DATA EXCERPT:
******************************

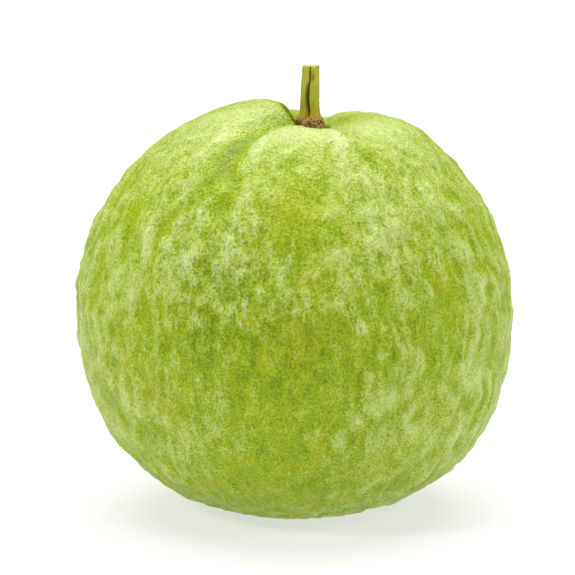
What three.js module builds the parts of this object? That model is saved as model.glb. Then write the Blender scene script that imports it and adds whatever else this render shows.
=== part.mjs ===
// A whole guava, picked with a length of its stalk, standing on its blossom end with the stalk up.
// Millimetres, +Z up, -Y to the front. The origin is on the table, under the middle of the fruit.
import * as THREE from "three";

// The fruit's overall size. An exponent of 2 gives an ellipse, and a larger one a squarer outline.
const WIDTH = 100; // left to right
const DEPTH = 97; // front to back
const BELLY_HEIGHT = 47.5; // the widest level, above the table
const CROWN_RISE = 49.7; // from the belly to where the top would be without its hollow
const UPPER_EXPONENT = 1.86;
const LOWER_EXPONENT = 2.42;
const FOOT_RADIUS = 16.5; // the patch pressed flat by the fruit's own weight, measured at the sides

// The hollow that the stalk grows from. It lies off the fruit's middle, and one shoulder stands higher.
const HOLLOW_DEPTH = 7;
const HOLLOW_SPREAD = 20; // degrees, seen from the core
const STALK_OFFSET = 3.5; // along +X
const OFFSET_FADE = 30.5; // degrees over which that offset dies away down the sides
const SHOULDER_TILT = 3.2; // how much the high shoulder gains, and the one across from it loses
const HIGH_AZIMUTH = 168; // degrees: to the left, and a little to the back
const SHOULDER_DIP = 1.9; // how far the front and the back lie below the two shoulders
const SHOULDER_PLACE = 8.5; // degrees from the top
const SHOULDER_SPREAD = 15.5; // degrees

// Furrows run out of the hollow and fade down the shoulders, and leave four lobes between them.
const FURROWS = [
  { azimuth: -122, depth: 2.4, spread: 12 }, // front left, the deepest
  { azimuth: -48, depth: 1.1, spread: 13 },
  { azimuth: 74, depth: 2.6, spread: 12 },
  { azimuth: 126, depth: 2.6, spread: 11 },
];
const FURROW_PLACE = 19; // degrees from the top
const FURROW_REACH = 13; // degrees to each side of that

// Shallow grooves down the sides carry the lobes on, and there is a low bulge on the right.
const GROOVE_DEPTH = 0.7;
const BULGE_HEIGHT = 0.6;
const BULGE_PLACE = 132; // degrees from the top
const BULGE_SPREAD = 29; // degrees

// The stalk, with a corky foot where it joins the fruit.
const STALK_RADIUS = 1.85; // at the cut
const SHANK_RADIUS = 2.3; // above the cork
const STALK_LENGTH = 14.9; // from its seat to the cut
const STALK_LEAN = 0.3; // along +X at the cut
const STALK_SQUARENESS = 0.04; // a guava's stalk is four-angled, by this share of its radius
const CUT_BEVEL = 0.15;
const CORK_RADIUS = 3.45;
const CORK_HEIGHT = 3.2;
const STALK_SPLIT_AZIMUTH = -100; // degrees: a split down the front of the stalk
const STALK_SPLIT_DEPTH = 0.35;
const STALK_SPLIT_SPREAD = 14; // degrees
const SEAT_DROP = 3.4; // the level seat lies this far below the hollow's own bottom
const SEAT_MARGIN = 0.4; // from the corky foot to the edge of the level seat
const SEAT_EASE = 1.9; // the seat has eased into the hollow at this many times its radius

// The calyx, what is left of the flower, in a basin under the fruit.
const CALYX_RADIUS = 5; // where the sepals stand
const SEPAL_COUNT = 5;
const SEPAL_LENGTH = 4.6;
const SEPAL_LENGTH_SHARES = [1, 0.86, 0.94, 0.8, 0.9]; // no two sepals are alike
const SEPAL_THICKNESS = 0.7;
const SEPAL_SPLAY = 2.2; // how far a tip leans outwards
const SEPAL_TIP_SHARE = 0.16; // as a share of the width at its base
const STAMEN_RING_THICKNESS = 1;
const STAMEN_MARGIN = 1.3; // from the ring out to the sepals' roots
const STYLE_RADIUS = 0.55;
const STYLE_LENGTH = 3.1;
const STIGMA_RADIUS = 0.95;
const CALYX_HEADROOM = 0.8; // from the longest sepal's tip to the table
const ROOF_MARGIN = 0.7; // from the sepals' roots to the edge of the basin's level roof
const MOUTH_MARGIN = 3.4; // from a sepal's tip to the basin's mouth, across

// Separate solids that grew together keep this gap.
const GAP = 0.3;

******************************

Reproduce the material in full, with no word added or dropped.

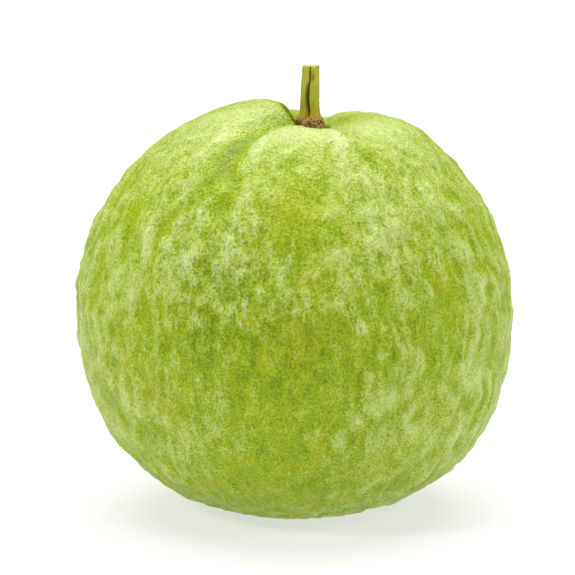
What three.js module builds the parts of this object? That model is saved as model.glb. Then write the Blender scene script that imports it and adds whatever else this render shows.
=== part.mjs ===
// A whole guava, picked with a length of its stalk, standing on its blossom end with the stalk up.
// Millimetres, +Z up, -Y to the front. The origin is on the table, under the middle of the fruit.
import * as THREE from "three";

// The fruit's overall size. An exponent of 2 gives an ellipse, and a larger one a squarer outline.
const WIDTH = 100; // left to right
const DEPTH = 97; // front to back
const BELLY_HEIGHT = 47.5; // the widest level, above the table
const CROWN_RISE = 49.7; // from the belly to where the top would be without its hollow
const UPPER_EXPONENT = 1.86;
const LOWER_EXPONENT = 2.42;
const FOOT_RADIUS = 16.5; // the patch pressed flat by the fruit's own weight, measured at the sides

// The hollow that the stalk grows from. It lies off the fruit's middle, and one shoulder stands higher.
const HOLLOW_DEPTH = 7;
const HOLLOW_SPREAD = 20; // degrees, seen from the core
const STALK_OFFSET = 3.5; // along +X
const OFFSET_FADE = 30.5; // degrees over which that offset dies away down the sides
const SHOULDER_TILT = 3.2; // how much the high shoulder gains, and the one across from it loses
const HIGH_AZIMUTH = 168; // degrees: to the left, and a little to the back
const SHOULDER_DIP = 1.9; // how far the front and the back lie below the two shoulders
const SHOULDER_PLACE = 8.5; // degrees from the top
const SHOULDER_SPREAD = 15.5; // degrees

// Furrows run out of the hollow and fade down the shoulders, and leave four lobes between them.
const FURROWS = [
  { azimuth: -122, depth: 2.4, spread: 12 }, // front left, the deepest
  { azimuth: -48, depth: 1.1, spread: 13 },
  { azimuth: 74, depth: 2.6, spread: 12 },
  { azimuth: 126, depth: 2.6, spread: 11 },
];
const FURROW_PLACE = 19; // degrees from the top
const FURROW_REACH = 13; // degrees to each side of that

// Shallow grooves down the sides carry the lobes on, and there is a low bulge on the right.
const GROOVE_DEPTH = 0.7;
const BULGE_HEIGHT = 0.6;
const BULGE_PLACE = 132; // degrees from the top
const BULGE_SPREAD = 29; // degrees

// The stalk, with a corky foot where it joins the fruit.
const STALK_RADIUS = 1.85; // at the cut
const SHANK_RADIUS = 2.3; // above the cork
const STALK_LENGTH = 14.9; // from its seat to the cut
const STALK_LEAN = 0.3; // along +X at the cut
const STALK_SQUARENESS = 0.04; // a guava's stalk is four-angled, by this share of its radius
const CUT_BEVEL = 0.15;
const CORK_RADIUS = 3.45;
const CORK_HEIGHT = 3.2;
const STALK_SPLIT_AZIMUTH = -100; // degrees: a split down the front of the stalk
const STALK_SPLIT_DEPTH = 0.35;
const STALK_SPLIT_SPREAD = 14; // degrees
const SEAT_DROP = 3.4; // the level seat lies this far below the hollow's own bottom
const SEAT_MARGIN = 0.4; // from the corky foot to the edge of the level seat
const SEAT_EASE = 1.9; // the seat has eased into the hollow at this many times its radius

// The calyx, what is left of the flower, in a basin under the fruit.
const CALYX_RADIUS = 5; // where the sepals stand
const SEPAL_COUNT = 5;
const SEPAL_LENGTH = 4.6;
const SEPAL_LENGTH_SHARES = [1, 0.86, 0.94, 0.8, 0.9]; // no two sepals are alike
const SEPAL_THICKNESS = 0.7;
const SEPAL_SPLAY = 2.2; // how far a tip leans outwards
const SEPAL_TIP_SHARE = 0.16; // as a share of the width at its base
const STAMEN_RING_THICKNESS = 1;
const STAMEN_MARGIN = 1.3; // from the ring out to the sepals' roots
const STYLE_RADIUS = 0.55;
const STYLE_LENGTH = 3.1;
const STIGMA_RADIUS = 0.95;
const CALYX_HEADROOM = 0.8; // from the longest sepal's tip to the table
const ROOF_MARGIN = 0.7; // from the sepals' roots to the edge of the basin's level roof
const MOUTH_MARGIN = 3.4; // from a sepal's tip to the basin's mouth, across

// Separate solids that grew together keep this gap.
const GAP = 0.3;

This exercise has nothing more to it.